# Object modeling scripts:
--- Start ---

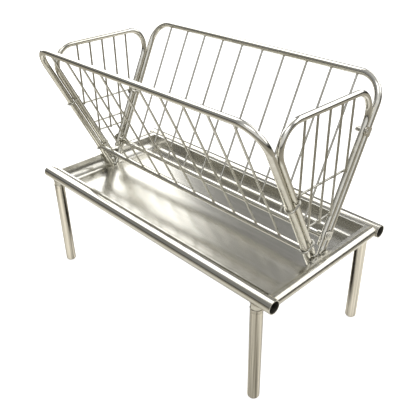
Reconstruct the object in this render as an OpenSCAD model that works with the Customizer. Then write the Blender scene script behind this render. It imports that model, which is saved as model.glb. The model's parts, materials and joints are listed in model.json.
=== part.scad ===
// Dish rack: a tube stand on four pull-off legs carries a sheet drip tray, and a V-shaped basket of
// two leaning panels stands in the tray. Each end of the V has a gate that swings in rings round the
// front panel's leg and hooks round the back panel's leg. X runs along the rack, -Y is the front and
// Z is up; the origin is under the middle, on the worktop.

/* [Stand] */
// Length of the front and back tubes
rail_len = 661; // [620:1:720]
// Outer diameter of the front and back tubes
rail_od = 25; // [23:0.5:27]
// Wall of the front and back tubes
rail_wall = 1.2; // [0.8:0.1:2]
// Distance between the axes of the front and back tubes
rail_pitch = 302; // [290:1:330]
// Height of the tube axes above the worktop
rail_z = 223; // [190:1:260]
// Outer diameter of the end tubes
end_tube_od = 19; // [17:0.5:21]
// Wall of the end tubes
end_tube_wall = 1; // [0.8:0.1:2]
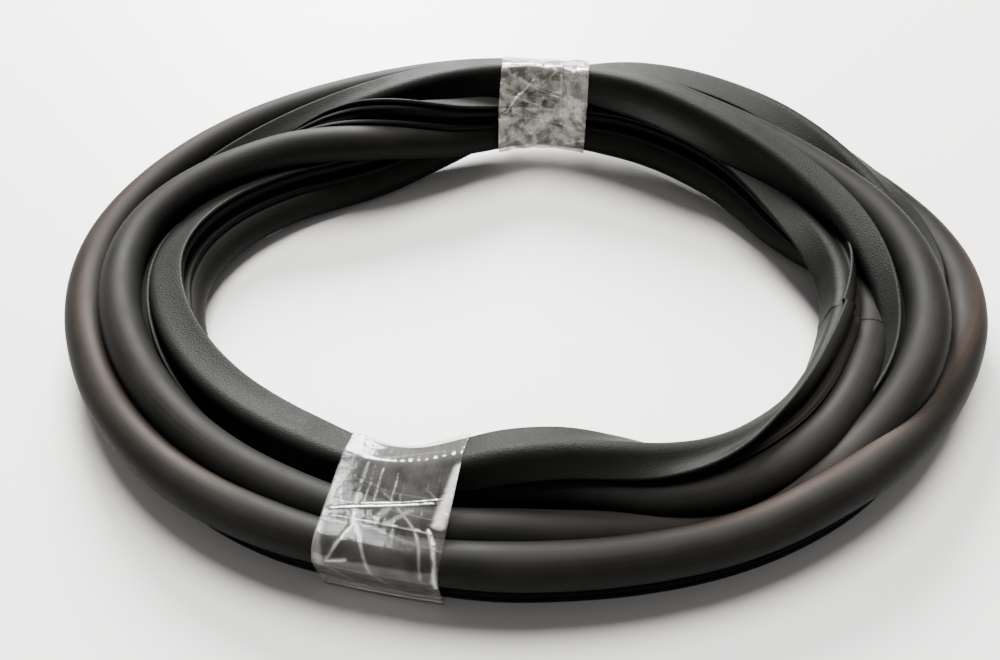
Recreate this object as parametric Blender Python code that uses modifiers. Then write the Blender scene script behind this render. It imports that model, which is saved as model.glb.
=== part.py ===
"""A car door seal: one endless rubber extrusion, coiled in three turns and tied with two tape bands.

The section has a round bulb, a U-shaped carrier that grips the door flange, and a cover lip that
wraps the carrier. The loop lies on a level floor, with +Z up and the origin under its middle.
"""
import math

import bpy
import numpy as np
from mathutils import Vector, geometry

MM = 0.001

# Section of the seal, with the bulb's centre at its origin and the carrier on the -X side. The cover
# lip is rooted at the carrier's far corner: one arm lies over the roof and one over the far wall.
BULB_DIAMETER = 18.5 * MM
CARRIER_WIDTH = 10.5 * MM
CARRIER_HEIGHT = 13.5 * MM
CARRIER_WALL = 2.5 * MM
CARRIER_SINK = 1.3 * MM
SLOT_DEPTH = 10.5 * MM
FIN_LENGTH = 1.7 * MM
FIN_THICKNESS = 0.9 * MM
FIN_RISE = 1.3 * MM
FIN_PLACE = 0.4
LIP_GAP = 1.3 * MM
LIP_THICKNESS = 1.7 * MM
LIP_CORNER = 5.0 * MM
LIP_ROOT = 3.0 * MM
LIP_OVERHANG = 1.0 * MM
LIP_REACH = 1.2 * MM
BULB_SEGMENTS = 12
CORNER_SEGMENTS = 3

# The coil: half sizes of the oval that the middle of the bundle follows, and the stations of a turn.
COIL_HALF_WIDTH = 187.0 * MM
COIL_HALF_DEPTH = 139.0 * MM
STATIONS_PER_TURN = 48
STRAND_CLEARANCE = 0.5 * MM

# Clear tape around the bundle at the back and at the front.
TAPE_WIDTH = 48.0 * MM
TAPE_THICKNESS = 0.5 * MM
TAPE_CLEARANCE = 0.4 * MM
TAPE_FACET = 1.2 * MM
BACK_TAPE_ANGLE = 84.0
FRONT_TAPE_ANGLE = 251.0
BACK_SQUEEZE = 0.88
FRONT_SQUEEZE = 0.94
SQUEEZE_REACH = 24.0

# Angles around the coil, in degrees from the right-hand side by way of the back, and where the bulb
# of each turn lies there: outward from the oval, height and roll, in millimetres and degrees.
LAYOUT_ANGLES = (0, 20, 40, 60, 84, 105, 125, 145, 170, 195, 222, 249, 275, 300, 320, 340)
TURN_LAYOUTS = (
    # Cover lip uppermost on the right, then the outer turn from the back tape on round the front.
    ((-1, 37, -5), (-9, 40, -10), (-6, 42, -15), (0, 42, -20), (7, 42, -22), (11, 38, -18),
     (12, 36, -10), (12, 33, -5), (14, 26, 5), (11, 22, 25), (18, 22, 72), (19, 24, 86),
     (18, 24, 88), (20, 24, 88), (21, 22, 80), (20, 18, 55)),
    # Outer turn on the right, then the inner turn of the left and of the front.
    ((27, 20, 10), (24, 22, -35), (22, 27, -70), (22, 29, -82), (12, 25, -88), (-14, 16, -92),
     (-31, 12, -94), (-28, 11, -95), (-23, 11, -90), (-24, 14, -65), (-16, 24, -35),
     (-8, 35, -5), (-3, 37, 25), (0, 34, 30), (-7, 28, 15), (-8, 16, -12)),
    # Inner turn with the butt joint, then the second turn of the left and of the front.
    ((-15, 15, -30), (-30, 12, -74), (-24, 15, -88), (-10, 17, -90), (-8, 19, -88), (-24, 28, -100),
     (-31, 40, -150), (-17, 41, -230), (-7, 37, -302), (-6, 34, -292), (2, 32, -292), (0, 25, -305),
     (0, 18, -315), (5, 19, -322), (10, 25, -335), (6, 35, -352)),
)
LOOP_TWIST = -360.0
RELAX_STEPS = 400
RELAX_SMOOTHING = 0.12
RELAX_PUSH = 0.35
SMOOTHED_SHARE = 0.8

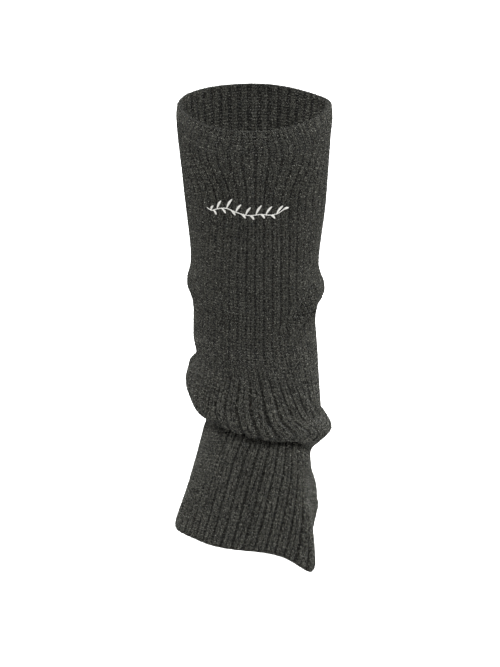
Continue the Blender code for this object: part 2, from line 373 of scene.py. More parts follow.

--- End ---

# WHAT TO PRODUCE:
Output the lines of the records above exactly as they appear, from the line containing "Recreate this object" through the line containing "SQUEEZE_REACH = 24.0".

# SOLUTION FOR THIS EXERCISE:
Recreate this object as parametric Blender Python code that uses modifiers. Then write the Blender scene script behind this render. It imports that model, which is saved as model.glb.
=== part.py ===
"""A car door seal: one endless rubber extrusion, coiled in three turns and tied with two tape bands.

The section has a round bulb, a U-shaped carrier that grips the door flange, and a cover lip that
wraps the carrier. The loop lies on a level floor, with +Z up and the origin under its middle.
"""
import math

import bpy
import numpy as np
from mathutils import Vector, geometry

MM = 0.001

# Section of the seal, with the bulb's centre at its origin and the carrier on the -X side. The cover
# lip is rooted at the carrier's far corner: one arm lies over the roof and one over the far wall.
BULB_DIAMETER = 18.5 * MM
CARRIER_WIDTH = 10.5 * MM
CARRIER_HEIGHT = 13.5 * MM
CARRIER_WALL = 2.5 * MM
CARRIER_SINK = 1.3 * MM
SLOT_DEPTH = 10.5 * MM
FIN_LENGTH = 1.7 * MM
FIN_THICKNESS = 0.9 * MM
FIN_RISE = 1.3 * MM
FIN_PLACE = 0.4
LIP_GAP = 1.3 * MM
LIP_THICKNESS = 1.7 * MM
LIP_CORNER = 5.0 * MM
LIP_ROOT = 3.0 * MM
LIP_OVERHANG = 1.0 * MM
LIP_REACH = 1.2 * MM
BULB_SEGMENTS = 12
CORNER_SEGMENTS = 3

# The coil: half sizes of the oval that the middle of the bundle follows, and the stations of a turn.
COIL_HALF_WIDTH = 187.0 * MM
COIL_HALF_DEPTH = 139.0 * MM
STATIONS_PER_TURN = 48
STRAND_CLEARANCE = 0.5 * MM

# Clear tape around the bundle at the back and at the front.
TAPE_WIDTH = 48.0 * MM
TAPE_THICKNESS = 0.5 * MM
TAPE_CLEARANCE = 0.4 * MM
TAPE_FACET = 1.2 * MM
BACK_TAPE_ANGLE = 84.0
FRONT_TAPE_ANGLE = 251.0
BACK_SQUEEZE = 0.88
FRONT_SQUEEZE = 0.94
SQUEEZE_REACH = 24.0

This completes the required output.